**Recorded information:**
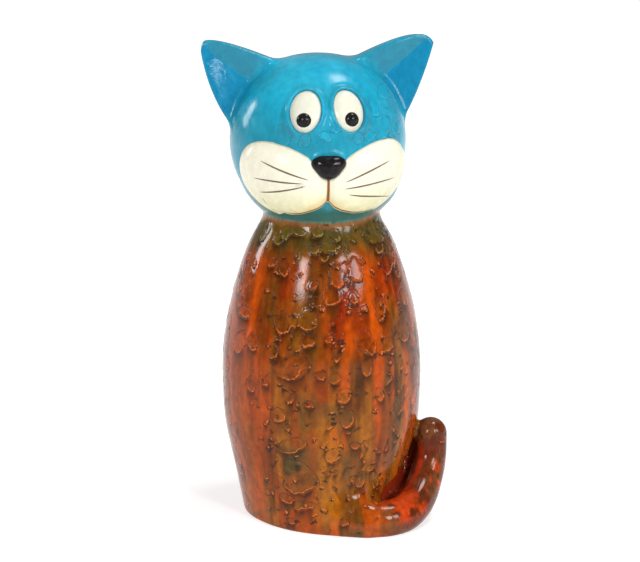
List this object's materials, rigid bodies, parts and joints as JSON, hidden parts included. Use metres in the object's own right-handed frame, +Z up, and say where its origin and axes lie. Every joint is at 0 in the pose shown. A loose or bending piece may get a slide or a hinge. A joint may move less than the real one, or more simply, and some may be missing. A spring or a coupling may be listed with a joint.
{
  "type": "cat figurine",
  "caption": "Sitting cat figurine with a bottle-shaped body, ball head, pricked ears, bulging muzzle and a tail curled up at one side.",
  "frame": {"origin": "centre of the round underside of the body, on the plane it stands on", "axes": "+Z up through the body to the head, face looking along -Y, standing end of the tail on the +X side"},
  "size_m": [0.1278, 0.1061, 0.2507],
  "materials": {
    "glazed_resin": "high gloss painted cast resin"
  },
  "bodies": {
    "root": {"cat_figurine": "glazed_resin"}
  },
  "joints": []
}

**Objective:** Take the listing above and set it down exactly.

**Task output:**
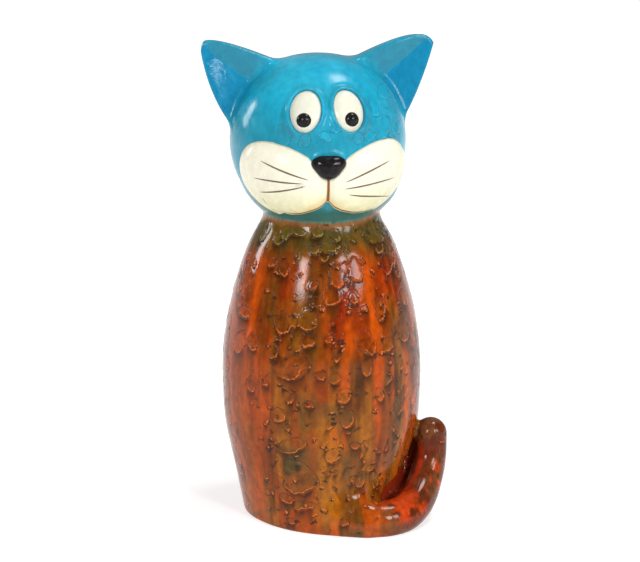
List this object's materials, rigid bodies, parts and joints as JSON, hidden parts included. Use metres in the object's own right-handed frame, +Z up, and say where its origin and axes lie. Every joint is at 0 in the pose shown. A loose or bending piece may get a slide or a hinge. A joint may move less than the real one, or more simply, and some may be missing. A spring or a coupling may be listed with a joint.
{
  "type": "cat figurine",
  "caption": "Sitting cat figurine with a bottle-shaped body, ball head, pricked ears, bulging muzzle and a tail curled up at one side.",
  "frame": {"origin": "centre of the round underside of the body, on the plane it stands on", "axes": "+Z up through the body to the head, face looking along -Y, standing end of the tail on the +X side"},
  "size_m": [0.1278, 0.1061, 0.2507],
  "materials": {
    "glazed_resin": "high gloss painted cast resin"
  },
  "bodies": {
    "root": {"cat_figurine": "glazed_resin"}
  },
  "joints": []
}